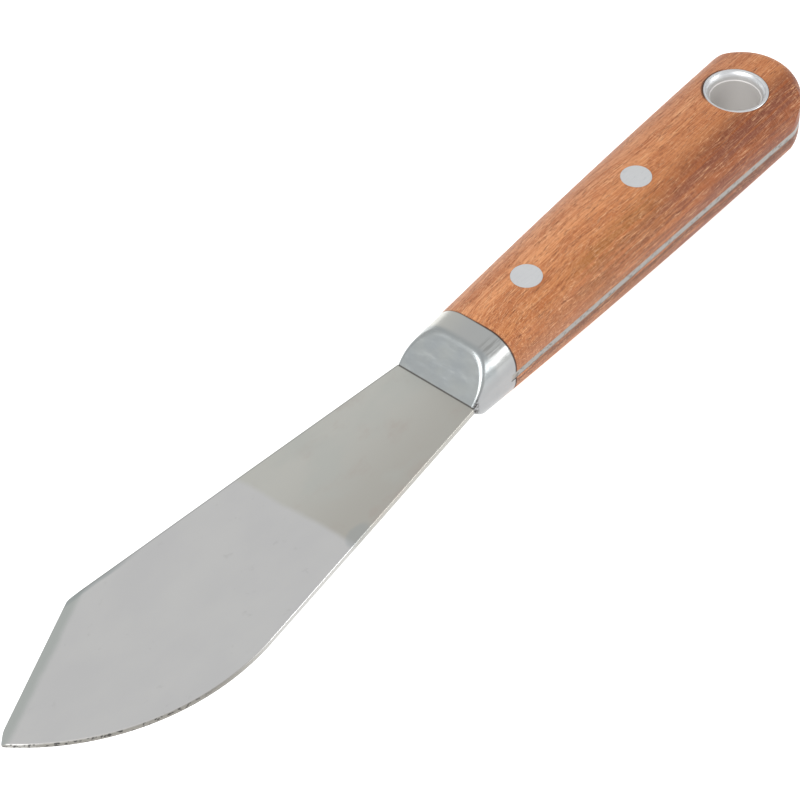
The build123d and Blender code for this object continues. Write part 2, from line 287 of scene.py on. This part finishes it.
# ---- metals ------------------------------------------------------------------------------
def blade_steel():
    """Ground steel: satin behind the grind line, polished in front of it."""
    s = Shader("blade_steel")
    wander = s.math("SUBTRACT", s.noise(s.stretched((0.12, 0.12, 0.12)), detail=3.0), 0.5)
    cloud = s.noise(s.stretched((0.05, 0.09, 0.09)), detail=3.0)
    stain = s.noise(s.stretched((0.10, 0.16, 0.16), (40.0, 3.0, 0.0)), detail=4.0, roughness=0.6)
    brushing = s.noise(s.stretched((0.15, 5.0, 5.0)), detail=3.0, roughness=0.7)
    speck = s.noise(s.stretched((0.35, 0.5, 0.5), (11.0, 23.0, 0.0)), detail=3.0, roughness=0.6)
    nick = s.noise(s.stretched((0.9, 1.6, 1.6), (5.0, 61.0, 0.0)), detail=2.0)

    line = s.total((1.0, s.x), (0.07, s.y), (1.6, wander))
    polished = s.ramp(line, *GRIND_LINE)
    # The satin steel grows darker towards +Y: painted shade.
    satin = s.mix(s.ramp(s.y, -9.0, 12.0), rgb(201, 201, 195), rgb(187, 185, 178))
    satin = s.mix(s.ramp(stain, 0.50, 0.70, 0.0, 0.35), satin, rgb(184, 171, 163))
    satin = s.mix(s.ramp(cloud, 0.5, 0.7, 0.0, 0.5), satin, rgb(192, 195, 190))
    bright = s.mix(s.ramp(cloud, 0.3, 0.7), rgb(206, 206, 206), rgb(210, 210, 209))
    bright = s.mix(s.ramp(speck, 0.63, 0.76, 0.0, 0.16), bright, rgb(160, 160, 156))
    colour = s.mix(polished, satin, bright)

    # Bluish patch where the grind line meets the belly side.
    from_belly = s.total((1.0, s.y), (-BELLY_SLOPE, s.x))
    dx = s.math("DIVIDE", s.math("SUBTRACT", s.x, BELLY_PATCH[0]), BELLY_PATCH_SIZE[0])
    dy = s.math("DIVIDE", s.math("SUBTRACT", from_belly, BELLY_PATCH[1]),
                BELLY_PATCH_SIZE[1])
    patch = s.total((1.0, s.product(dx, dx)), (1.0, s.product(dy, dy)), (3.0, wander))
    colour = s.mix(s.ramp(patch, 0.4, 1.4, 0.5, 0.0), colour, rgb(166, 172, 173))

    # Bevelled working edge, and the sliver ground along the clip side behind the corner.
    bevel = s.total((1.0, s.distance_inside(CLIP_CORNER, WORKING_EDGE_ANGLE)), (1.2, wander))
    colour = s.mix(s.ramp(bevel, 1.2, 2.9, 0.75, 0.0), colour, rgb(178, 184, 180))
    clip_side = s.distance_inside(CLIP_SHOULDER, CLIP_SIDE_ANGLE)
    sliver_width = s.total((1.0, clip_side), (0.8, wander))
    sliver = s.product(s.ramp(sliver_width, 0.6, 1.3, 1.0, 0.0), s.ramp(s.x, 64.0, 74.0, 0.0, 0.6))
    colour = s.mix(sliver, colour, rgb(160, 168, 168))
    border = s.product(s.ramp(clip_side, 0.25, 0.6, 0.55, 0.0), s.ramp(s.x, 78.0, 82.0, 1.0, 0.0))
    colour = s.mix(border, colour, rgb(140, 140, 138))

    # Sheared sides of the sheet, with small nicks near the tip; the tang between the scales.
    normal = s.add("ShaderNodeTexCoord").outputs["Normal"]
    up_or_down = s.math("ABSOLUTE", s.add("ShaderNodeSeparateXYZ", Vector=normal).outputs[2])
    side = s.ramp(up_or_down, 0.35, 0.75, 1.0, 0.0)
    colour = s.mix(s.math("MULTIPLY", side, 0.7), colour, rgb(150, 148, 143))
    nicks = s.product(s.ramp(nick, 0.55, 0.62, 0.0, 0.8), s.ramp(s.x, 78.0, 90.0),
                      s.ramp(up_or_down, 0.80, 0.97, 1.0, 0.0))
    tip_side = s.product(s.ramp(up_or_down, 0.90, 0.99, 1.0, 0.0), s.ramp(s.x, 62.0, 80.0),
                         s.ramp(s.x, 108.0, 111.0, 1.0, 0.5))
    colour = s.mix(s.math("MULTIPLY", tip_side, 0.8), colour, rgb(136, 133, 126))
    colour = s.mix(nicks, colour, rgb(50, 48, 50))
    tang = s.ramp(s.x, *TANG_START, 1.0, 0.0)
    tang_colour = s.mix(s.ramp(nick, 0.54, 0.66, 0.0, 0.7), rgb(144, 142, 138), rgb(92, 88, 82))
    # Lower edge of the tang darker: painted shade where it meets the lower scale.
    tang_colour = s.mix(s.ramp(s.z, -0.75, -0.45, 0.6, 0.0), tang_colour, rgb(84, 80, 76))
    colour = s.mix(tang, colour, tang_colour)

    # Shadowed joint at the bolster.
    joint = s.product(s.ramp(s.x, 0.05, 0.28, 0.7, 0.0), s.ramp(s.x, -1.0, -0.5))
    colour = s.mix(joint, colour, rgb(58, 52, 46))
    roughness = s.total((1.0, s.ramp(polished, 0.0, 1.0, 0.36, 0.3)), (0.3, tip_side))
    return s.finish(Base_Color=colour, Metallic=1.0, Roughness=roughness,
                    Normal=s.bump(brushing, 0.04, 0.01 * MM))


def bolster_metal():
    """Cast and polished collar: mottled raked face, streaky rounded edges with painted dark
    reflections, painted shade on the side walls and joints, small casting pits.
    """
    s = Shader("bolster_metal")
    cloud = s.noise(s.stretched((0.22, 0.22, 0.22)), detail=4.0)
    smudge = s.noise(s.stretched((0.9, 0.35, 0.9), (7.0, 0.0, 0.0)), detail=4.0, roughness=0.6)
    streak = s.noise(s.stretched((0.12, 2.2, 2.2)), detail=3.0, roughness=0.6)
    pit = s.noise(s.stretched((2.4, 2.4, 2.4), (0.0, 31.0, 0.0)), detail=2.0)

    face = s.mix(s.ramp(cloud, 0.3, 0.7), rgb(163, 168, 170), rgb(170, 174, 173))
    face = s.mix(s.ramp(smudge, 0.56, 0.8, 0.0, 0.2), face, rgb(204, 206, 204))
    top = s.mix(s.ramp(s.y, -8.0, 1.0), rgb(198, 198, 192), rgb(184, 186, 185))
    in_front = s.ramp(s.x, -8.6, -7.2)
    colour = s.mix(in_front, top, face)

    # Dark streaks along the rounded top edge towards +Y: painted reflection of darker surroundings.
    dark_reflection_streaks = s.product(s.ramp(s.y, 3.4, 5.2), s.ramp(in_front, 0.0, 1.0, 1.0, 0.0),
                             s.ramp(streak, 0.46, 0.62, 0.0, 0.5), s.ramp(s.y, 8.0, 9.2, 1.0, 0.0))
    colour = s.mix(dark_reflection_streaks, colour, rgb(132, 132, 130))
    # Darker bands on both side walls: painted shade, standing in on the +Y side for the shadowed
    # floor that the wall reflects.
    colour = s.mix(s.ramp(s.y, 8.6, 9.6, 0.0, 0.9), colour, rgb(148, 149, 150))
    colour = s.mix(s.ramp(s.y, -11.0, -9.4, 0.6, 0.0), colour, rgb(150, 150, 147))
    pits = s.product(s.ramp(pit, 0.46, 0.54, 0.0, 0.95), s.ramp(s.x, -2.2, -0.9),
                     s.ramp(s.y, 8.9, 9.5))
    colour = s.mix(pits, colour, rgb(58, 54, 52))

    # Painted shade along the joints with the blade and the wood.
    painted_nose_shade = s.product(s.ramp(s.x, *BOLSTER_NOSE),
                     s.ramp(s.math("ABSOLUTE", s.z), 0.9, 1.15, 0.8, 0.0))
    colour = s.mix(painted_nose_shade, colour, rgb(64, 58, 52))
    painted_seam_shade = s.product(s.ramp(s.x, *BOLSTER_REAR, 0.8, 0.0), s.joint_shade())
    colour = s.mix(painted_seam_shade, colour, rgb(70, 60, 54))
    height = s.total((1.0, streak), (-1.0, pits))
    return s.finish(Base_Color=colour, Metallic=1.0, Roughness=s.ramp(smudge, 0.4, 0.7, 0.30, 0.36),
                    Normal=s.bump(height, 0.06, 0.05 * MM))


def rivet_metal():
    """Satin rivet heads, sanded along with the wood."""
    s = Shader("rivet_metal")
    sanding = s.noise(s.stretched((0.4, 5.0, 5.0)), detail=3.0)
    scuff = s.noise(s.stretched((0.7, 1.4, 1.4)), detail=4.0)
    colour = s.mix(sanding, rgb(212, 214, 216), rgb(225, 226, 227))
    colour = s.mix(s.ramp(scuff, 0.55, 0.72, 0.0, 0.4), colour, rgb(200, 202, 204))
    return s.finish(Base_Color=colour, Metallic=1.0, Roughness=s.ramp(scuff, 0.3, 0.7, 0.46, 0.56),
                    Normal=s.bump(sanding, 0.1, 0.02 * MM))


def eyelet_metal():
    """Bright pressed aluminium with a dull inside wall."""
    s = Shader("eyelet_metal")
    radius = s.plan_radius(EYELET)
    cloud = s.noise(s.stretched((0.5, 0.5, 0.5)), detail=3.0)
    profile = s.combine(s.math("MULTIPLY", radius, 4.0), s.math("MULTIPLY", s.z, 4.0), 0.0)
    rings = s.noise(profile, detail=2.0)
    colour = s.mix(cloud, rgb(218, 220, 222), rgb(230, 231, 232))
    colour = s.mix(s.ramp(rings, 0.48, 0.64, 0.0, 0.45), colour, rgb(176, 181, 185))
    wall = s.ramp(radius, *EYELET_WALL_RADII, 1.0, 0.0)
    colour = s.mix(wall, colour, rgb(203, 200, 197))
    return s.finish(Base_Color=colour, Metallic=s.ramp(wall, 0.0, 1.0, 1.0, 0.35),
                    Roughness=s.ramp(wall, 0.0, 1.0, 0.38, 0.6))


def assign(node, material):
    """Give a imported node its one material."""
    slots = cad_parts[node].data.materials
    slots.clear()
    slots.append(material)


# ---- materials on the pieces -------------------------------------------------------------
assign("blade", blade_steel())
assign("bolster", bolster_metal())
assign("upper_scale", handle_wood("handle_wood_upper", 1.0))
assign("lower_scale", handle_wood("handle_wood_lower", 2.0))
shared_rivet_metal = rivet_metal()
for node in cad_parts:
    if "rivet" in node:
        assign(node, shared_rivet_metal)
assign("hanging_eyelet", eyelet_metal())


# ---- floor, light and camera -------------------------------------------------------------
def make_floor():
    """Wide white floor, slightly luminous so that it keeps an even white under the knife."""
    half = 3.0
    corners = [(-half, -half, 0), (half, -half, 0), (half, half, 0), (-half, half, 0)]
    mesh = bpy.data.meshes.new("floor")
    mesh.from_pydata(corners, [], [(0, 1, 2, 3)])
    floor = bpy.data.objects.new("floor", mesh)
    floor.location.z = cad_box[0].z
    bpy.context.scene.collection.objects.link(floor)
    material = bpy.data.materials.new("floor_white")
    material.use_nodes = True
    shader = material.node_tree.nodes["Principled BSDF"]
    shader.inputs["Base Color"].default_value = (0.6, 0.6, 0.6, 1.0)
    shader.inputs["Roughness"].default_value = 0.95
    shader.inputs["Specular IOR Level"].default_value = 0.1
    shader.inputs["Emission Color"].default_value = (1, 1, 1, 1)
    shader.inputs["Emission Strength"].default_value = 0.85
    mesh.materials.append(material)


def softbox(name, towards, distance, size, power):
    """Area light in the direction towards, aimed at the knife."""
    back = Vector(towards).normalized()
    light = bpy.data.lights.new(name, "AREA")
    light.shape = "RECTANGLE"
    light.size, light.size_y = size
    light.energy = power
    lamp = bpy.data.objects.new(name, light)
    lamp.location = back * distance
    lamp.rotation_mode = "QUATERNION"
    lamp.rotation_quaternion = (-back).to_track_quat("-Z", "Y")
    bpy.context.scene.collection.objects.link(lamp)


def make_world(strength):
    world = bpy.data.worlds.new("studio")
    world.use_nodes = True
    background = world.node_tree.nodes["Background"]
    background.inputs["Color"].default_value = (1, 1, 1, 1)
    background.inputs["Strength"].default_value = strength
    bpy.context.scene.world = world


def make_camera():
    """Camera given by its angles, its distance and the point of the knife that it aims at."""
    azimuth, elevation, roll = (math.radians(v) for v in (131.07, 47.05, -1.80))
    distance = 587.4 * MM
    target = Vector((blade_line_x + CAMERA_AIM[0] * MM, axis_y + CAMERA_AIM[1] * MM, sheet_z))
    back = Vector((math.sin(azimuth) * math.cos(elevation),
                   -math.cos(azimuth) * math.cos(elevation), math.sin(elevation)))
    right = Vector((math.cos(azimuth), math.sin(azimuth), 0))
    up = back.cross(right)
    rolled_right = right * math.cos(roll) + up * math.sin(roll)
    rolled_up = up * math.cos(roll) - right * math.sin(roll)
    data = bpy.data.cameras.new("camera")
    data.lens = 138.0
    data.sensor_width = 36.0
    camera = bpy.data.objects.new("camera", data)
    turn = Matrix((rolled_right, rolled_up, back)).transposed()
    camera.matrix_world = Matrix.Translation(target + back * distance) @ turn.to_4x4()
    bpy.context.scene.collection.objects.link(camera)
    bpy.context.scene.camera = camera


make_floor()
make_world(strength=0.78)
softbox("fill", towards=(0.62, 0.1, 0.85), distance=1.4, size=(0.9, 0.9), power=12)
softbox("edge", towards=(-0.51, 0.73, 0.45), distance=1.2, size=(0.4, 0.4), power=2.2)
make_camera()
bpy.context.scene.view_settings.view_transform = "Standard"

▶ GIVEN REQUEST
Quote the data above verbatim from its first line to the line that includes "rgb(166, 172, 173))", with both boundary lines retained.

▶ ANSWER FOR THE TASK
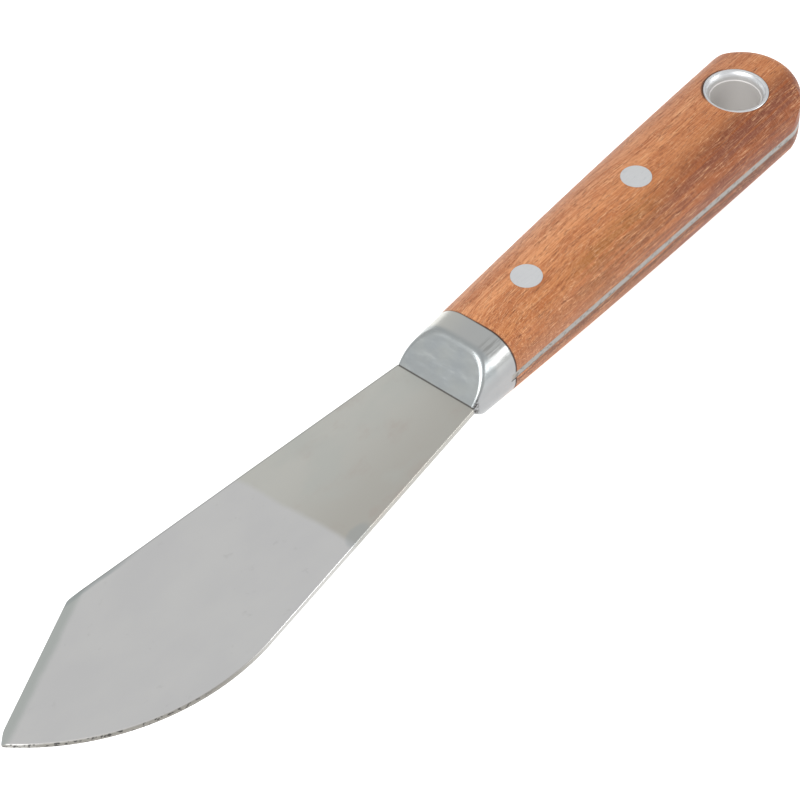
The build123d and Blender code for this object continues. Write part 2, from line 287 of scene.py on. This part finishes it.
# ---- metals ------------------------------------------------------------------------------
def blade_steel():
    """Ground steel: satin behind the grind line, polished in front of it."""
    s = Shader("blade_steel")
    wander = s.math("SUBTRACT", s.noise(s.stretched((0.12, 0.12, 0.12)), detail=3.0), 0.5)
    cloud = s.noise(s.stretched((0.05, 0.09, 0.09)), detail=3.0)
    stain = s.noise(s.stretched((0.10, 0.16, 0.16), (40.0, 3.0, 0.0)), detail=4.0, roughness=0.6)
    brushing = s.noise(s.stretched((0.15, 5.0, 5.0)), detail=3.0, roughness=0.7)
    speck = s.noise(s.stretched((0.35, 0.5, 0.5), (11.0, 23.0, 0.0)), detail=3.0, roughness=0.6)
    nick = s.noise(s.stretched((0.9, 1.6, 1.6), (5.0, 61.0, 0.0)), detail=2.0)

    line = s.total((1.0, s.x), (0.07, s.y), (1.6, wander))
    polished = s.ramp(line, *GRIND_LINE)
    # The satin steel grows darker towards +Y: painted shade.
    satin = s.mix(s.ramp(s.y, -9.0, 12.0), rgb(201, 201, 195), rgb(187, 185, 178))
    satin = s.mix(s.ramp(stain, 0.50, 0.70, 0.0, 0.35), satin, rgb(184, 171, 163))
    satin = s.mix(s.ramp(cloud, 0.5, 0.7, 0.0, 0.5), satin, rgb(192, 195, 190))
    bright = s.mix(s.ramp(cloud, 0.3, 0.7), rgb(206, 206, 206), rgb(210, 210, 209))
    bright = s.mix(s.ramp(speck, 0.63, 0.76, 0.0, 0.16), bright, rgb(160, 160, 156))
    colour = s.mix(polished, satin, bright)

    # Bluish patch where the grind line meets the belly side.
    from_belly = s.total((1.0, s.y), (-BELLY_SLOPE, s.x))
    dx = s.math("DIVIDE", s.math("SUBTRACT", s.x, BELLY_PATCH[0]), BELLY_PATCH_SIZE[0])
    dy = s.math("DIVIDE", s.math("SUBTRACT", from_belly, BELLY_PATCH[1]),
                BELLY_PATCH_SIZE[1])
    patch = s.total((1.0, s.product(dx, dx)), (1.0, s.product(dy, dy)), (3.0, wander))
    colour = s.mix(s.ramp(patch, 0.4, 1.4, 0.5, 0.0), colour, rgb(166, 172, 173))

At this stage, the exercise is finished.